* _TASK TO CARRY OUT_
For the listing that follows, give again exactly the lines from the one with "['lower', LOWER_ELEMENT_Z]].forEach(([deck, z])" to the one with "if empty is", including both.

* _RECORDED DATA_

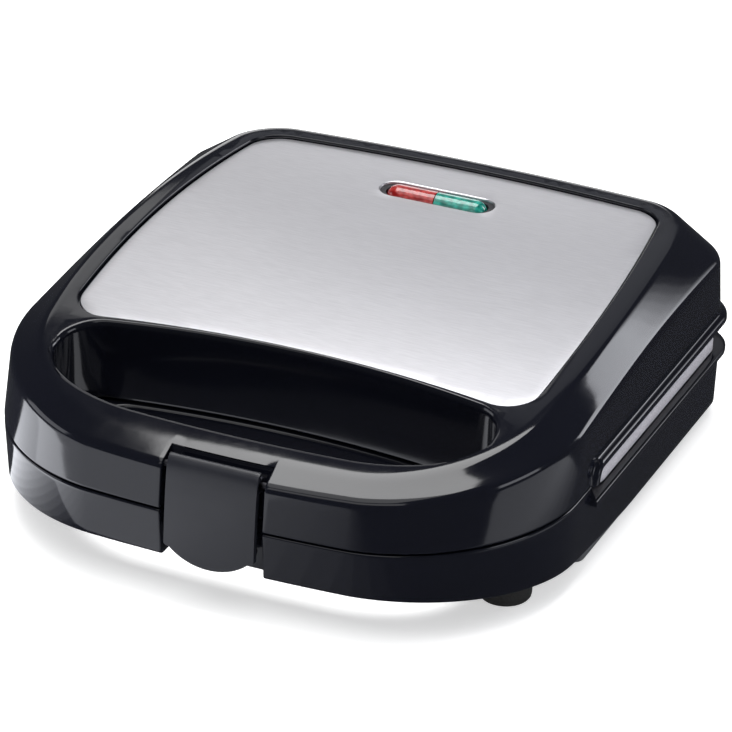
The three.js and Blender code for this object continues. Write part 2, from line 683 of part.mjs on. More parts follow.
place('base_housing', baseHousing(), glossBlack());
place('bottom_cover', bottomCover(), matteBlack());
place('lower_grill_plate', lowerPlate(), coatedPlate());
place('lower_heating_element', heatingElement(LOWER_ELEMENT_Z), elementSteel());
place('lower_reflector', reflector(17, 9), aluminium());
place('thermostat', thermostat(10.2), ceramic());
place('thermal_fuse', thermalFuse(13.4), brightSteel());
place('terminal_block', terminalBlock(), ceramic());
place('cord_gland', cordGland(), rubber());

place('latch', latch(), satinBlack());
place('latch_pin', latchPin(), brightSteel());
place('latch_catch', latchCatch(), matteBlack());

HINGE_X.forEach((x, i) => {
  const side = SIDES[i][0];
  place(`base_hinge_${side}`, baseHinge(x), satinBlack());
  place(`lid_hinge_${side}`, lidHinge(x), satinBlack());
  place(`hinge_pin_${side}`, hingePin(x), brightSteel());
});

[['front', FOOT_Y[0]], ['rear', FOOT_Y[1]]].forEach(([end, y]) => {
  SIDES.forEach(([side, sign]) => place(`foot_${end}_${side}`, foot(sign * FOOT_X, y), rubber()));
});
SIDES.forEach(([side, sign]) => place(`cord_rail_${side}`, cordRail(sign), matteBlack()));

[['upper', UPPER_ELEMENT_Z], ['lower', LOWER_ELEMENT_Z]].forEach(([deck, z]) => {
  place(`${deck}_terminal_front`, terminal(ELEMENT_FRONT, z), ceramic());
  place(`${deck}_terminal_rear`, terminal(ELEMENT_BACK, z), ceramic());
});

export default press;
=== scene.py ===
"""Looks for the panini press: smooth housings, plates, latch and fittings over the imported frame.

All sizes are in millimetres and become metres in make(). X points right, Y back and Z up.
"""
import math

import bmesh
import bpy
import numpy as np
from mathutils import Matrix, Vector
from mathutils.geometry import delaunay_2d_cdt


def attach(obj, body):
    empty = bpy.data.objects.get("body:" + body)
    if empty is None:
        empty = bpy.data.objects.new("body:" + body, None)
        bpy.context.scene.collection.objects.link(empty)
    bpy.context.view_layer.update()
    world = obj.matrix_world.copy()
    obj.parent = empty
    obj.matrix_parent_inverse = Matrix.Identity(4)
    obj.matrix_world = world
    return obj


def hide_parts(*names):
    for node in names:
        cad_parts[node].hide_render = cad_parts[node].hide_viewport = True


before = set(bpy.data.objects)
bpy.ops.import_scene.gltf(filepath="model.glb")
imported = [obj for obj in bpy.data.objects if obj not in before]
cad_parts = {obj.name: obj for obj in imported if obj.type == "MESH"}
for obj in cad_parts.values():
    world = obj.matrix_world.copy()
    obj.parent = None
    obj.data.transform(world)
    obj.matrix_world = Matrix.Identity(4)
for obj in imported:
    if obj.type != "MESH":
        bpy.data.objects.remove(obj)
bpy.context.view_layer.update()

MM = 0.001
ROUND_PULL = 0.5523  # how far a cubic curve's handles reach to make a quarter circle

# ---------------------------------------------------------------- driving dimensions

WALL = 2.6  # wall thickness of both housings
LID_EDGE = 37.1  # lower edge of the lid around the handle
BASE_EDGE = 36.3  # upper edge of the base around the handle
LID_RIM = 42.1  # underside of the lid's rim along the sides and the back
BASE_RIM = 30.8  # top of the base's rim
RIM_OUT = 2.5  # how far the rims stand out
JAMB_Y = -36.6  # where the lid's edge steps up behind the handle
BASE_STEP_Y = -38.6
JAMB_ROUND = 2.6

PANEL_SINK = 1.2  # the steel panel lies this far below the lid's frame
PANEL_THICKNESS = 0.8
PANEL_GROOVE = 0.9

RIDGE_ROUND = 2.6  # setback of the rounding between wall and bevel
CREST_ROUND = 2.6  # setback of the rounding between bevel and crown

NOTCH_HALF = 20.7
NOTCH_BACK = -115.0
NOTCH_FRONT_OF = -100  # only columns in front of this belong to the notch
NOTCH_ROUND = 0.6
LATCH_HALF = 18.2
LATCH_PIVOT = (-118.6, 53.6)
LATCH_BARREL = 3.2

INDICATOR_Y = 79.5
SLOT_HALF = 17.6
SLOT_RADIUS = 6.5
LENS_HALF = 16.4
LENS_RADIUS = 5.0

PLATE_HALF = 114.0
PLATE_FRONT = -31.3
PLATE_BACK = 99.0
PLATE_LIP = 8.0
RIB_COUNT = 13
HINGE_X = (-68.0, 68.0)
HINGE_ROOM = 15.5
HINGE_BEHIND = 100  # the rims make room for the hinges behind this

LID_HOLE_ROUND = 1.7  # rounding of the opening's lower edge in the lid
BASE_HOLE_ROUND = 2.0  # rounding of its upper edge in the base
BASE_LEAN = 1.2  # how far the base's wall leans in at its foot
FLOOR_HALF = 2500

FOOT_RADIUS = 10.0
FOOT_X = 93.3
FOOT_Y = (-67.3, 78.0)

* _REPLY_
[['upper', UPPER_ELEMENT_Z], ['lower', LOWER_ELEMENT_Z]].forEach(([deck, z]) => {
  place(`${deck}_terminal_front`, terminal(ELEMENT_FRONT, z), ceramic());
  place(`${deck}_terminal_rear`, terminal(ELEMENT_BACK, z), ceramic());
});

export default press;
=== scene.py ===
"""Looks for the panini press: smooth housings, plates, latch and fittings over the imported frame.

All sizes are in millimetres and become metres in make(). X points right, Y back and Z up.
"""
import math

import bmesh
import bpy
import numpy as np
from mathutils import Matrix, Vector
from mathutils.geometry import delaunay_2d_cdt


def attach(obj, body):
    empty = bpy.data.objects.get("body:" + body)
    if empty is None:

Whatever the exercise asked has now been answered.